W każdym rozwiniętym kraju rynek spotkań krajowych przewyższa segment spotkań międzynarodowych i nie należy się temu dziwić. Natomiast pozycję Polski w sektorze spotkań międzynarodowych obrazuje ICCA Statistics Report 2017, gdzie Polska awansowała co prawda w porównaniu do poprzednich lat, ale daleko nam do liderów europejskich. W Polsce odbyło się w 2017 roku 216 wydarzeń międzynarodowych, podczas gdy w Niemczech, Wielkiej Brytanii, Francji, Hiszpanii, Włoszech ponad 500. Ale moim zdaniem naszym głównym problemem nie jest ilość, a wielkość wydarzeń. Z tych 216 wydarzeń tylko 17 przyciągnęło ponad 500 uczestników. Ale właśnie o takie wydarzenia trzeba aplikować, a to nie rzadko proces długi i trudny, jak przy aplikowaniu o duże wydarzenie sportowe. Na tym polu musimy zaangażować wszystkich interesariuszy, nie tylko branżę, ale także środowiska naukowe, administrację państwową czy samorząd terytorialny. Promocja usług to proces ciągły, nie ma promocji, nie ma klientów. Dobór narzędzi promocyjnych do aktualnych wyzwań jest również ważny, i trzeba w tym zakresie śledzić trendy, aby nie odstawać od konkurencji. Do każdego wydarzenia trzeba podchodzić w sposób indywidualny i należy zawsze sprawdzić, czy wybrany przez nas obiekt czy usługi konferencyjne spełniają wyznaczone przez danego organizatora kryteria. Jeśli je spełniamy to dopiero teraz możemy stanąć do ubiegania się o organizację takiego wydarzenia. Na tym etapie liczy się kreacja i wsparcie gospodarza, również finansowe.

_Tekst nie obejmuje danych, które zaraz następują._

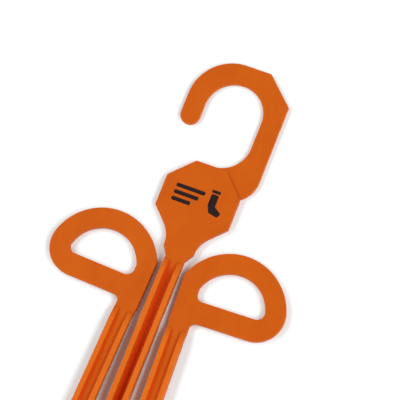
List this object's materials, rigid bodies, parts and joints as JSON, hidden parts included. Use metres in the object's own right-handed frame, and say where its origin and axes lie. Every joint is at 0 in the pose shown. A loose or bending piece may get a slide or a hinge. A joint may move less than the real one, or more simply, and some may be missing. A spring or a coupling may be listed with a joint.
{
  "type": "sock aid",
  "caption": "Hanging sock aid with a flat hook, a ribbed centre stem and hinged side arms with D-shaped finger grips that spread a sock's opening.",
  "frame": {"origin": "middle of the length and width, on the flat back that the object lies on", "axes": "+X across, to the right seen from the front; +Y along the stem towards the hook; +Z out of the front"},
  "size_m": [0.162, 0.42, 0.0114],
  "materials": {
    "orange_plastic": "matt moulded",
    "steel": "satin"
  },
  "bodies": {
    "stem": {"stem": "orange_plastic", "hook": "orange_plastic", "foot_back": "orange_plastic", "foot_front": "orange_plastic", "left_pivot_pin": "steel", "right_pivot_pin": "steel", "left_friction_washer": "steel", "right_friction_washer": "steel", "foot_screws": "steel"},
    "left_arm": {"left_arm": "orange_plastic"},
    "right_arm": {"right_arm": "orange_plastic"}
  },
  "joints": [
    {"name": "left_arm_hinge", "type": "hinge", "parent": "stem", "child": "left_arm", "pos_m": [-0.0272, -0.194, 0.0057], "axis": [0, 0, 1], "range_deg": [0, 25]},
    {"name": "right_arm_hinge", "type": "hinge", "parent": "stem", "child": "right_arm", "pos_m": [0.0272, -0.194, 0.0057], "axis": [0, 0, -1], "range_deg": [0, 25]}
  ]
}
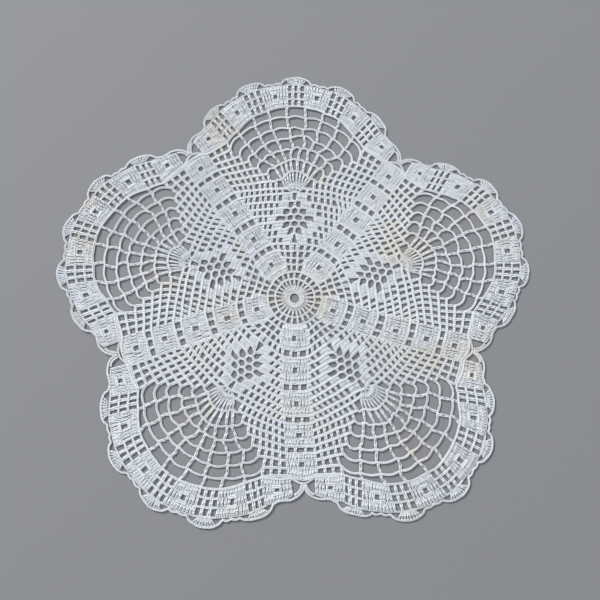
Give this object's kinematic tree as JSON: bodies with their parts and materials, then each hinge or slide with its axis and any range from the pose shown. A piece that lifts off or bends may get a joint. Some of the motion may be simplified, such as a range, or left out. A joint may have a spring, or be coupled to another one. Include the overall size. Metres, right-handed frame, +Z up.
{
  "type": "lace doily",
  "caption": "Flat crocheted cotton lace doily with rounded lobes, solid spokes, filet mesh, diamonds of blocks, open fans of net and a scalloped edging.",
  "frame": {"origin": "middle of the doily's overall box, on the plane that it rests on; the ring that the work starts on lies 3 mm left and 10 mm below it", "axes": "+Z up, out of the right side of the lace; +Y towards the lobe whose axis points straight up; +X to the right, the longest extent"},
  "size_m": [0.3241, 0.3139, 0.0016],
  "materials": {
    "cotton": "matt bleached cotton thread, crocheted, off-white with faint cream stains of age"
  },
  "bodies": {
    "root": {"doily": "cotton"}
  },
  "joints": []
}
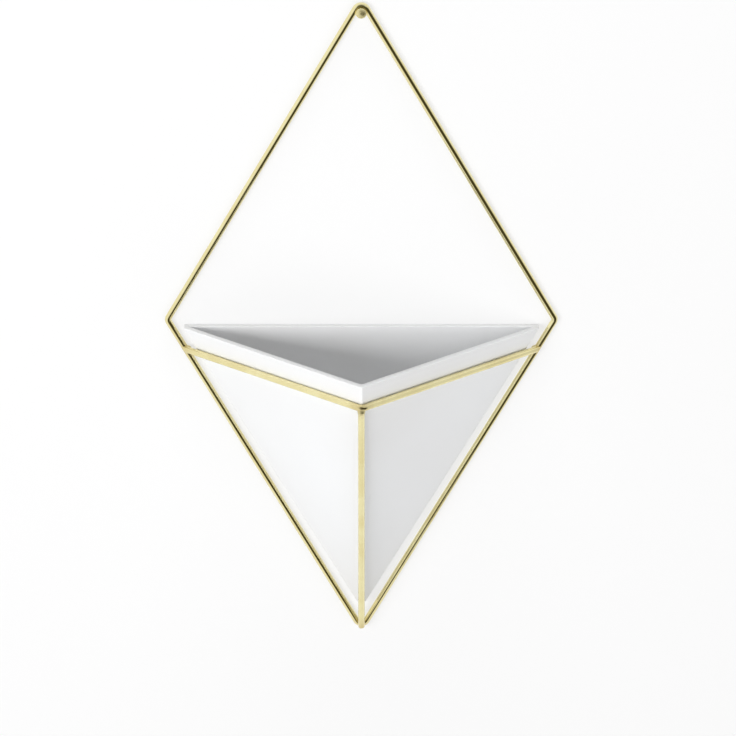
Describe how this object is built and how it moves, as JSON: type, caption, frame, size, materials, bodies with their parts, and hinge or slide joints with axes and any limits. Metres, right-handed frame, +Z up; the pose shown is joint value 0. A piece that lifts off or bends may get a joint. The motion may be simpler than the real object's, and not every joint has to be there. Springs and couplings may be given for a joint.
{
  "type": "hanging wall vase",
  "caption": "Wall vase: a tall diamond of bent wire hangs on a wall pin, and its V-shaped front rail and spine cradle a lift-out vessel, half of an upturned pyramid.",
  "frame": {"origin": "on the wall pin's axis, where the pin enters the wall's surface", "axes": "+X to the right of someone facing the wall, +Y into the wall along the pin, +Z up"},
  "size_m": [0.238, 0.129, 0.4046],
  "materials": {
    "wire": "polished pale brass plating on round wire",
    "weld": "plated over a smooth weld bead, slightly duller than the wire",
    "vessel": "satin white moulded resin",
    "pin": "polished turned pin"
  },
  "bodies": {
    "wall_fixing": {"wall_pin": "pin"},
    "wire_frame": {"diamond_frame": "wire", "front_rail": "wire", "spine_rod": "wire", "rail_weld_left": "weld", "rail_weld_right": "weld", "corner_weld": "weld", "bottom_weld": "weld"},
    "vessel": {"vessel": "vessel"}
  },
  "joints": [
    {"name": "frame_swing", "type": "hinge", "parent": "wall_fixing", "child": "wire_frame", "pos_m": [0, 0, 0], "axis": [0, 1, 0], "range_deg": [-59, 59]},
    {"name": "vessel_lift", "type": "slide", "parent": "wire_frame", "child": "vessel", "axis": [0, -0.4654, 0.8851], "range_m": [0, 0.2]}
  ]
}
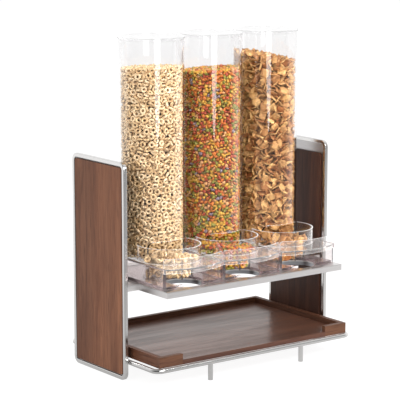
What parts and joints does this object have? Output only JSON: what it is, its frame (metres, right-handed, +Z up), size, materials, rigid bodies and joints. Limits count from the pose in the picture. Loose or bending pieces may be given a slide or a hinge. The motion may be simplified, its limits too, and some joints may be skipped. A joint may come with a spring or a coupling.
{
  "type": "cereal dispenser",
  "caption": "Countertop cereal dispenser: clear storage tubes over acrylic portion bins on a steel shelf, between chrome-framed walnut side panels, with a walnut tray below.",
  "frame": {"origin": "on the ground, under the centre of the base rod loop", "axes": "+Z up, +X to the right seen from the front, -Y towards the front where cereal comes out"},
  "size_m": [0.502, 0.303, 0.6501],
  "materials": {
    "chrome": "polished",
    "walnut": "satin walnut stain",
    "backing_steel": "brushed",
    "shelf_steel": "satin",
    "screw_steel": "bright",
    "clear_acrylic": "clear, polished"
  },
  "bodies": {
    "stand": {"side_frame_left": "chrome", "side_frame_right": "chrome", "base_loop": "chrome", "front_leg_left": "chrome", "front_leg_right": "chrome", "outer_panel_left": "walnut", "outer_panel_right": "walnut", "inner_panel_left": "walnut", "inner_panel_right": "walnut", "backing_plate_left": "backing_steel", "backing_plate_right": "backing_steel", "shelf": "shelf_steel", "shelf_rim": "shelf_steel", "outlet_collars": "shelf_steel", "shelf_screws": "screw_steel"},
    "tray": {"tray_board": "walnut", "tray_rail_back": "walnut", "tray_rail_left": "walnut", "tray_rail_right": "walnut", "tray_stub_left": "walnut", "tray_stub_right": "walnut"},
    "bin_1": {"bin_floor_1": "clear_acrylic", "bin_deck_1": "clear_acrylic", "bin_wall_left_1": "clear_acrylic", "bin_wall_right_1": "clear_acrylic", "bin_wall_back_1": "clear_acrylic", "bin_guard_1": "clear_acrylic", "cup_wall_1": "clear_acrylic", "tube_socket_1": "clear_acrylic", "wheel_housing_1": "clear_acrylic", "wheel_pin_1": "clear_acrylic"},
    "wheel_1": {"portion_wheel_1": "clear_acrylic"},
    "tube_1": {"storage_tube_1": "clear_acrylic"},
    "lid_body_1": {"lid_1": "clear_acrylic"},
    "bin_2": {"bin_floor_2": "clear_acrylic", "bin_deck_2": "clear_acrylic", "bin_wall_left_2": "clear_acrylic", "bin_wall_right_2": "clear_acrylic", "bin_wall_back_2": "clear_acrylic", "bin_guard_2": "clear_acrylic", "cup_wall_2": "clear_acrylic", "tube_socket_2": "clear_acrylic", "wheel_housing_2": "clear_acrylic", "wheel_pin_2": "clear_acrylic"},
    "wheel_2": {"portion_wheel_2": "clear_acrylic"},
    "tube_2": {"storage_tube_2": "clear_acrylic"},
    "lid_body_2": {"lid_2": "clear_acrylic"},
    "bin_3": {"bin_floor_3": "clear_acrylic", "bin_deck_3": "clear_acrylic", "bin_wall_left_3": "clear_acrylic", "bin_wall_right_3": "clear_acrylic", "bin_wall_back_3": "clear_acrylic", "bin_guard_3": "clear_acrylic", "cup_wall_3": "clear_acrylic", "tube_socket_3": "clear_acrylic", "wheel_housing_3": "clear_acrylic", "wheel_pin_3": "clear_acrylic"},
    "wheel_3": {"portion_wheel_3": "clear_acrylic"},
    "tube_3": {"storage_tube_3": "clear_acrylic"},
    "lid_body_3": {"lid_3": "clear_acrylic"}
  },
  "joints": [
    {"name": "tray_slide", "type": "slide", "parent": "stand", "child": "tray", "axis": [0, -1, 0], "range_m": [0, 0.25]},
    {"name": "bin_1_lift", "type": "slide", "parent": "stand", "child": "bin_1", "axis": [0, 0, 1], "range_m": [0, 0.12]},
    {"name": "wheel_1_turn", "type": "hinge", "parent": "bin_1", "child": "wheel_1", "pos_m": [-0.14, -0.0487, 0.2053], "axis": [0, 0, 1], "continuous": true},
    {"name": "tube_1_lift", "type": "slide", "parent": "bin_1", "child": "tube_1", "axis": [0, 0, 1], "range_m": [0, 0.3]},
    {"name": "lid_1_lift", "type": "slide", "parent": "tube_1", "child": "lid_body_1", "axis": [0, 0, 1], "range_m": [0, 0.08]},
    {"name": "bin_2_lift", "type": "slide", "parent": "stand", "child": "bin_2", "axis": [0, 0, 1], "range_m": [0, 0.12]},
    {"name": "wheel_2_turn", "type": "hinge", "parent": "bin_2", "child": "wheel_2", "pos_m": [0, -0.0487, 0.2053], "axis": [0, 0, 1], "continuous": true},
    {"name": "tube_2_lift", "type": "slide", "parent": "bin_2", "child": "tube_2", "axis": [0, 0, 1], "range_m": [0, 0.3]},
    {"name": "lid_2_lift", "type": "slide", "parent": "tube_2", "child": "lid_body_2", "axis": [0, 0, 1], "range_m": [0, 0.08]},
    {"name": "bin_3_lift", "type": "slide", "parent": "stand", "child": "bin_3", "axis": [0, 0, 1], "range_m": [0, 0.12]},
    {"name": "wheel_3_turn", "type": "hinge", "parent": "bin_3", "child": "wheel_3", "pos_m": [0.14, -0.0487, 0.2053], "axis": [0, 0, 1], "continuous": true},
    {"name": "tube_3_lift", "type": "slide", "parent": "bin_3", "child": "tube_3", "axis": [0, 0, 1], "range_m": [0, 0.3]},
    {"name": "lid_3_lift", "type": "slide", "parent": "tube_3", "child": "lid_body_3", "axis": [0, 0, 1], "range_m": [0, 0.08]}
  ]
}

Dużą rolę do odegrania mają tutaj ludzie, którzy mogą zareklamować nasz kraj, region, miasto, dzięki bezpośrednim kontaktom, wpływom, autorytetowi w swoich zawodowych środowiskach za granicą. W naszej branży nazywamy ich ambasadorami. To głównie przedstawiciele świata nauki, kultury, sportu, biznesu i różnych środowisk zawodowych, a w szczególności osoby pełniące różne funkcje we władzach stowarzyszeń i organizacji międzynarodowych, stali uczestnicy międzynarodowej wymiany naukowej, kulturalnej i gospodarczej. W Polsce od 20 lat realizujemy Program Ambasadorów Kongresów Polskich, w którym mamy już ponad 250 honorowych ambasadorów.
Takie osoby potrzebują wsparcia, szczególnie właśnie w zakresie promocji, ze strony branży, jak i samorządu, aby skutecznie zapraszać międzynarodowe wydarzenia do Polski. I jeśli tylko chcą, takie wparcie otrzymują od lokalnych Convention Bueaux, które powołane są do promocji turystyki biznesowej i najczęściej są w strukturach samorządu lokalnego albo regionalnej organizacji turystycznej. Duże obiekty kongresowe w polskich miastach także najczęściej są własnością gminy, więc wszystkim zależy na promocji i pozyskiwaniu międzynarodowych wydarzeń. Wdrażamy programy wsparcia dla ambasadorów, którzy decydują się aplikować o organizację międzynarodowego kongresu. W ramach zadania publicznego zleconego przez Ministerstwo Sportu i Turystyki, Departament Turystyki, stowarzyszenie zrealizowało w roku 2017 projekt budowy sieci marek terytorialnych turystyki biznesowej pod marką parasolową „Meet in Poland”, który ma na celu stworzenie spójnego pod względem wizerunkowym i merytorycznym produktu: Międzynarodowe Kongresy i Konferencje w Polsce.